━━━━━ Input data ━━━━━
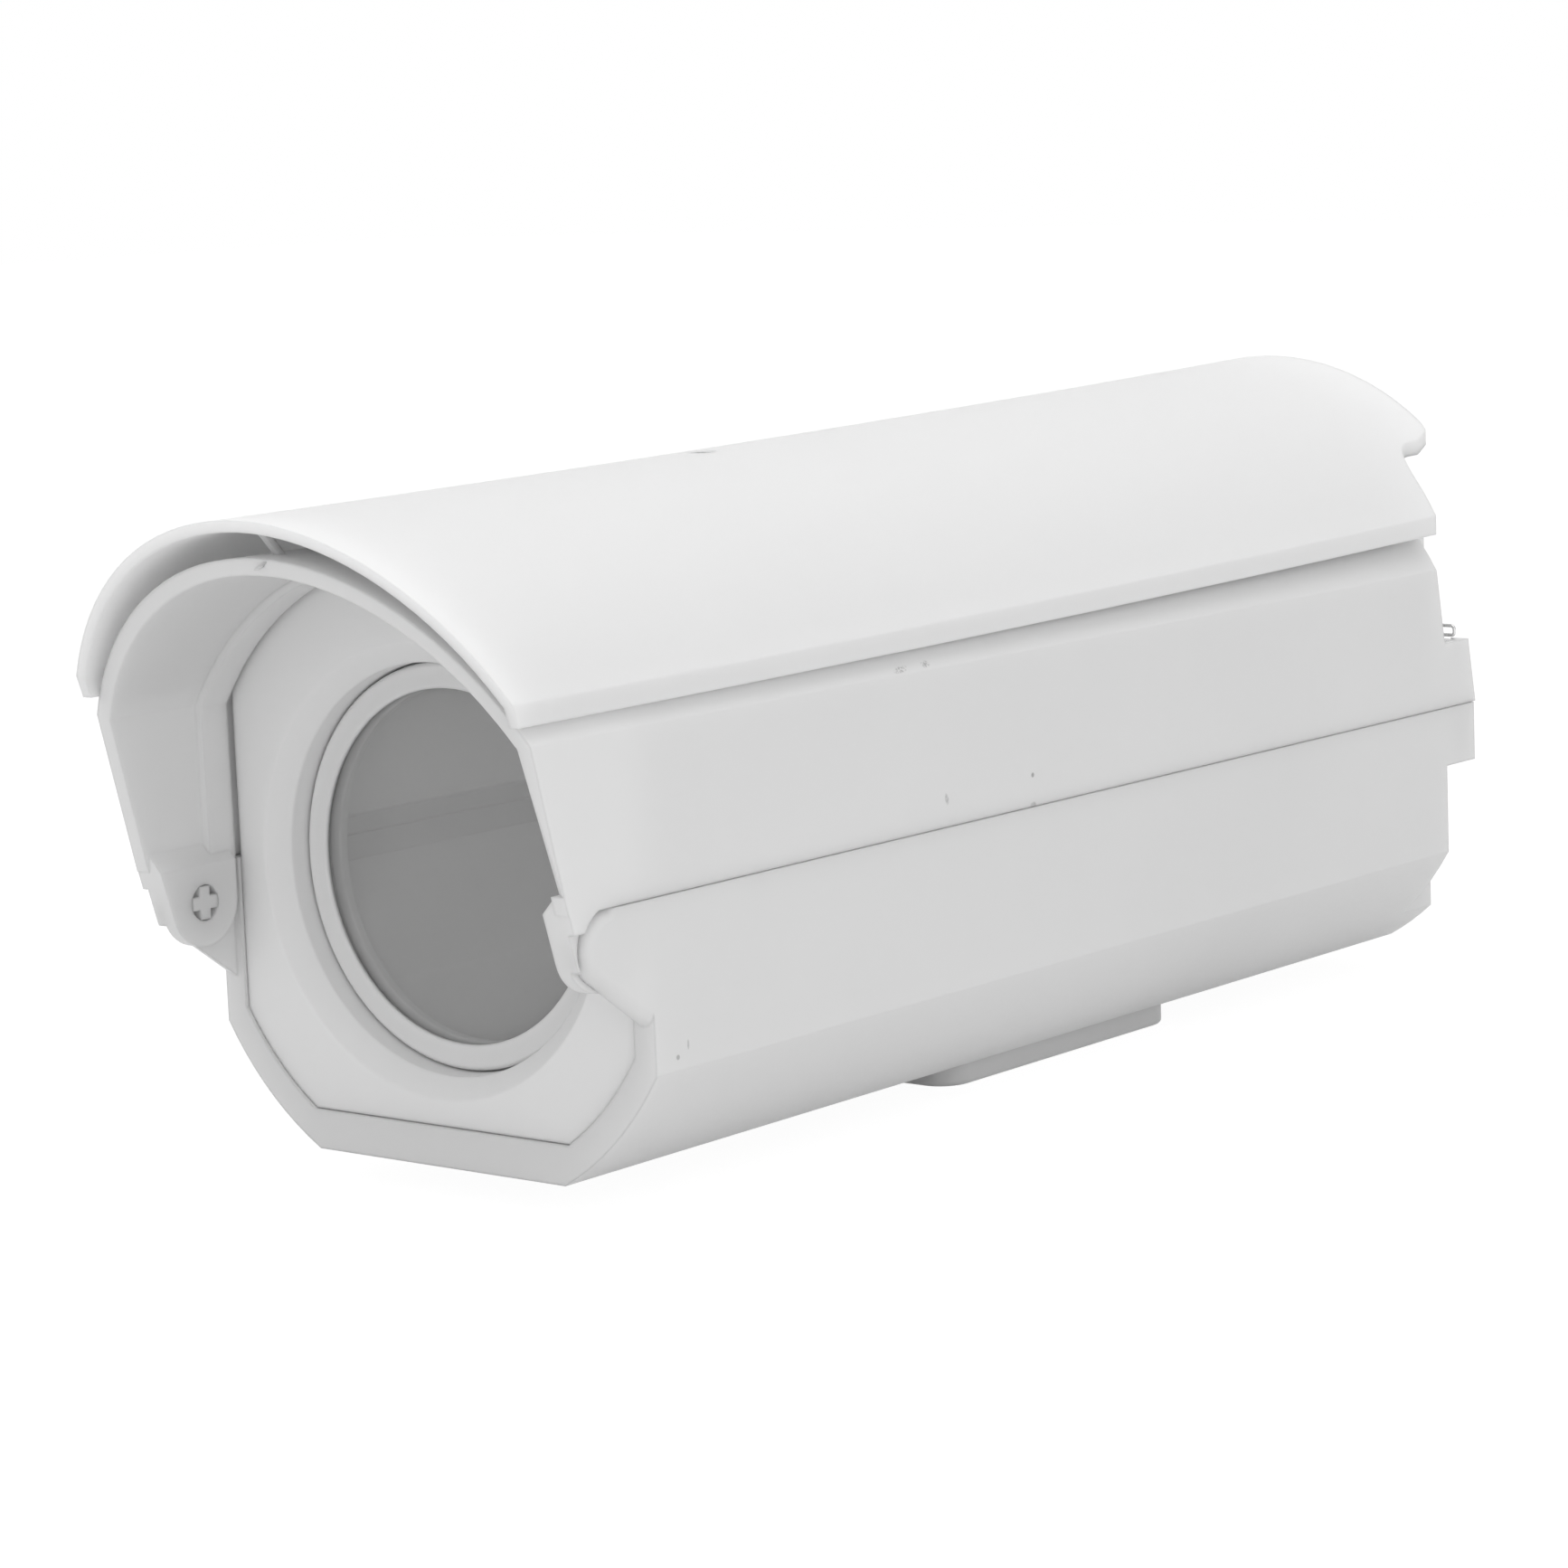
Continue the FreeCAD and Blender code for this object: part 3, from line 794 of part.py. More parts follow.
━━━━━
━━━━━ Input data ━━━━━
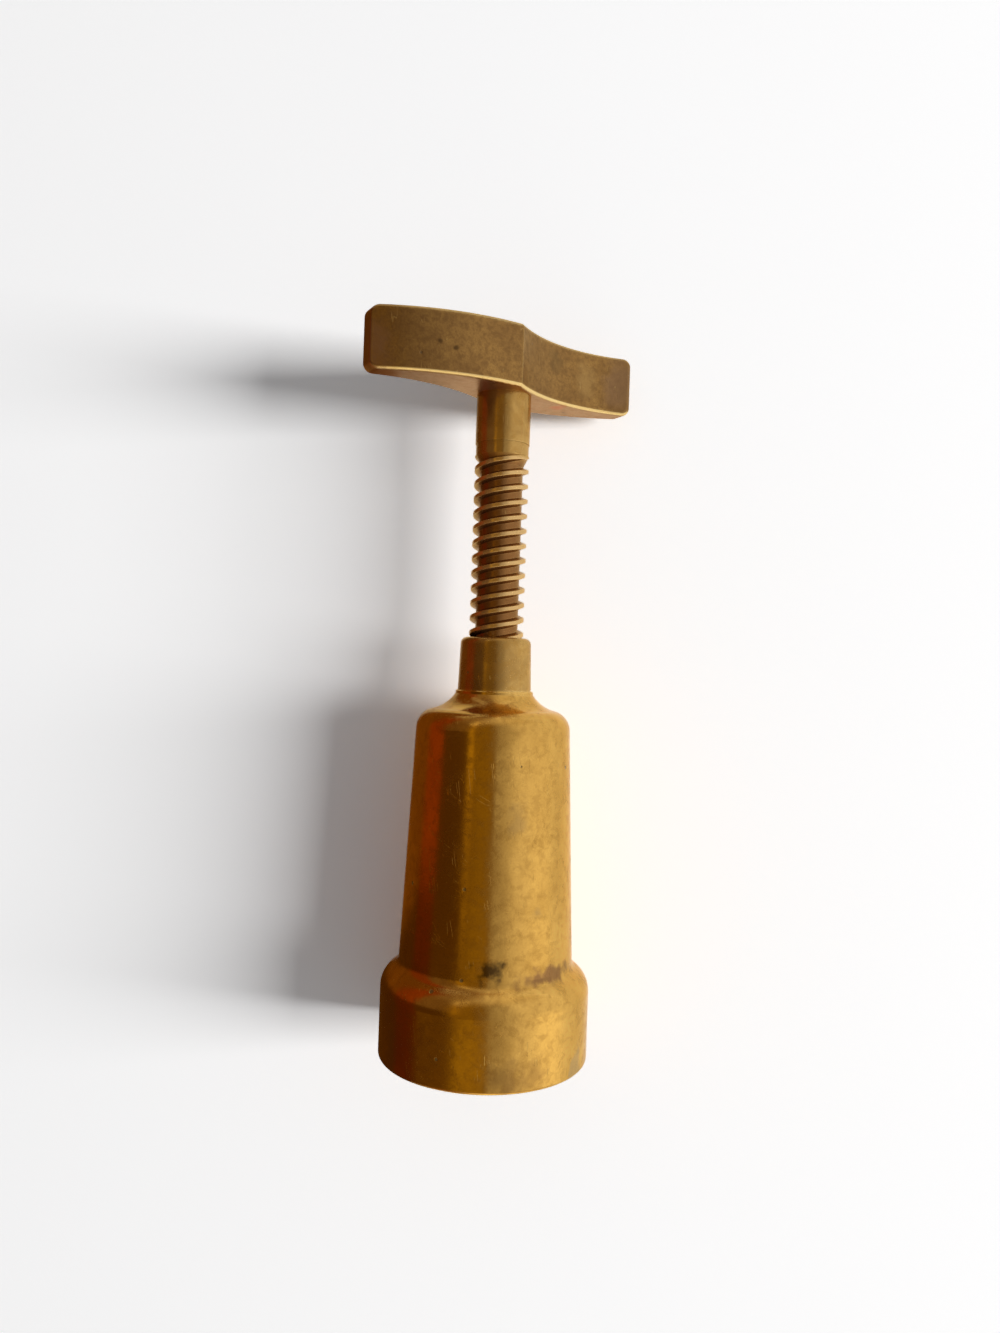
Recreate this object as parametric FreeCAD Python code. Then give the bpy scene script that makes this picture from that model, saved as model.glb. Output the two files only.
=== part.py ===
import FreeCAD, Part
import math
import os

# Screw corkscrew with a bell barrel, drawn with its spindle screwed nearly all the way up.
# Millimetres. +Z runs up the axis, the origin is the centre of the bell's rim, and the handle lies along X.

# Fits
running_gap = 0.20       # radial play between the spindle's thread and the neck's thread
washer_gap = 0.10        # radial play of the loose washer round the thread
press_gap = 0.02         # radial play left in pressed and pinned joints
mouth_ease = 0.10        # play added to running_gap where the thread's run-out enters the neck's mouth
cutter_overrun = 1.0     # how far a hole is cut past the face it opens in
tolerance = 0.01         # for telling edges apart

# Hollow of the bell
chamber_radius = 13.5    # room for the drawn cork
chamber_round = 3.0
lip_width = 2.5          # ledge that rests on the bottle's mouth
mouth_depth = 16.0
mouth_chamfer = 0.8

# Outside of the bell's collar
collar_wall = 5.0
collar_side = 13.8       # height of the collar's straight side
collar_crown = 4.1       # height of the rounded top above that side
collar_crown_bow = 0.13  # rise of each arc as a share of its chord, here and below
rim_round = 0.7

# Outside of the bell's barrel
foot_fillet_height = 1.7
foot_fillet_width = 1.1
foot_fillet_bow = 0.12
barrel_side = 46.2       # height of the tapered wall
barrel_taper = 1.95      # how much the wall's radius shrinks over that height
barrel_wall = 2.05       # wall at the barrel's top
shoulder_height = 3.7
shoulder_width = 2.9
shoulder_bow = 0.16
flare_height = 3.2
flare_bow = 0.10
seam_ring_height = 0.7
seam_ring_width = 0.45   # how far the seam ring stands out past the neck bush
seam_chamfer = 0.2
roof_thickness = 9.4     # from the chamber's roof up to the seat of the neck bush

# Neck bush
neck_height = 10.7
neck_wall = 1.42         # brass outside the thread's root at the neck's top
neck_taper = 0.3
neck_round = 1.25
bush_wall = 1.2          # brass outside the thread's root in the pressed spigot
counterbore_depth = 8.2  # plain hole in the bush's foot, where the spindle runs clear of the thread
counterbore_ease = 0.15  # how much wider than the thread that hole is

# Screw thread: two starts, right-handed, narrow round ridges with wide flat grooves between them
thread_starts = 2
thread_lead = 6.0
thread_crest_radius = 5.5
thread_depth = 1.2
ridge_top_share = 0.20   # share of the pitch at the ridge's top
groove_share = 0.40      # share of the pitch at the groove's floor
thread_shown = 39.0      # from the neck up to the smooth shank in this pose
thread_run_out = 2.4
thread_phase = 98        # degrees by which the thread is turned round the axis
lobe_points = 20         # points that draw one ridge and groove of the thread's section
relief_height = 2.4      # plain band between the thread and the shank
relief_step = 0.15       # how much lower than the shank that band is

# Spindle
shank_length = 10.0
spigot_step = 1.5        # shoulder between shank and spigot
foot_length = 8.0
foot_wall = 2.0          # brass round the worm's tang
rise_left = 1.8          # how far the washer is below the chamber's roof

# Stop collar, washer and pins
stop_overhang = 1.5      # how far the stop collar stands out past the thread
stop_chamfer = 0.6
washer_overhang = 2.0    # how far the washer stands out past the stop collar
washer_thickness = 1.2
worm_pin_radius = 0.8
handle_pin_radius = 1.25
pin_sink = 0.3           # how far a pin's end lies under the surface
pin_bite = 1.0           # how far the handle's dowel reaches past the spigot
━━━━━
━━━━━ Input data ━━━━━
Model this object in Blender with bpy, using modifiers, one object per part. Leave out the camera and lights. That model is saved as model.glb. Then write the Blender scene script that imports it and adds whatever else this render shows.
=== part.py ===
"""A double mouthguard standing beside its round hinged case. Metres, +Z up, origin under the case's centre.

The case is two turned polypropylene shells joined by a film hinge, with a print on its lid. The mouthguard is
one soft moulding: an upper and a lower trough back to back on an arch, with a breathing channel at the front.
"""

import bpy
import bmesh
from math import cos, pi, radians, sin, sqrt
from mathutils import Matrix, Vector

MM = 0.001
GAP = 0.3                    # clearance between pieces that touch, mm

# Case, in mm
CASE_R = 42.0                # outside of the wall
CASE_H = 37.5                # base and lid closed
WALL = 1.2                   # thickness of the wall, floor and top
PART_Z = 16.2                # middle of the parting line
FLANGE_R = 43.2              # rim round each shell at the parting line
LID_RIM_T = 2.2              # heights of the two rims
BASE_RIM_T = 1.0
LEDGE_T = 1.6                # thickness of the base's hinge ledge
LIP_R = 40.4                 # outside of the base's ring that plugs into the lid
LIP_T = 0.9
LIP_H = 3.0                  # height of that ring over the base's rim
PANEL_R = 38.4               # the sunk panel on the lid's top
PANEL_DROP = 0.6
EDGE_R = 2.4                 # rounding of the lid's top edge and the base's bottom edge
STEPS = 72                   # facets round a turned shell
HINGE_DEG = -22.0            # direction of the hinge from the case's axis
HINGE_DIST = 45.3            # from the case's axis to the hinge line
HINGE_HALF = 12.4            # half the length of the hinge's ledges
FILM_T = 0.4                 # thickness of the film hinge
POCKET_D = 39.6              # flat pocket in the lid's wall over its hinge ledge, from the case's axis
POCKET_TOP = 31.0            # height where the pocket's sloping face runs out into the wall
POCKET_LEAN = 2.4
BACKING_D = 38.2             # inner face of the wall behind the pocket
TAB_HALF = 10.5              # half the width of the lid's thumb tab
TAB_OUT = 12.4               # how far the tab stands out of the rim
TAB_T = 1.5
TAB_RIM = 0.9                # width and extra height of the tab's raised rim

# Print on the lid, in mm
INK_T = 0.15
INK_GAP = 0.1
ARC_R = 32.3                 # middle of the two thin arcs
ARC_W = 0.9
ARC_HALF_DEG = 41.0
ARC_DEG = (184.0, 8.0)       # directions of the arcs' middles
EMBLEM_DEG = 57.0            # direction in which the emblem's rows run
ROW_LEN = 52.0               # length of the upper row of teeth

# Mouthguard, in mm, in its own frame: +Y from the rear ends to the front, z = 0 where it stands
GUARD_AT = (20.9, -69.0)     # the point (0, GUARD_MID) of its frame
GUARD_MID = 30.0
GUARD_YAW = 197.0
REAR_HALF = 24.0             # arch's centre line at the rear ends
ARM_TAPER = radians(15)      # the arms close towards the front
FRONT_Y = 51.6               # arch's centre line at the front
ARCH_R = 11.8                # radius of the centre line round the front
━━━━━
§ What the task requires:
Transcribe each line of the data above, unaltered, from the one where "Recreate this object" appears to the one where "# Millimetres. +Z" appears, inclusive of both.

§ Completed exercise:
Recreate this object as parametric FreeCAD Python code. Then give the bpy scene script that makes this picture from that model, saved as model.glb. Output the two files only.
=== part.py ===
import FreeCAD, Part
import math
import os

# Screw corkscrew with a bell barrel, drawn with its spindle screwed nearly all the way up.
# Millimetres. +Z runs up the axis, the origin is the centre of the bell's rim, and the handle lies along X.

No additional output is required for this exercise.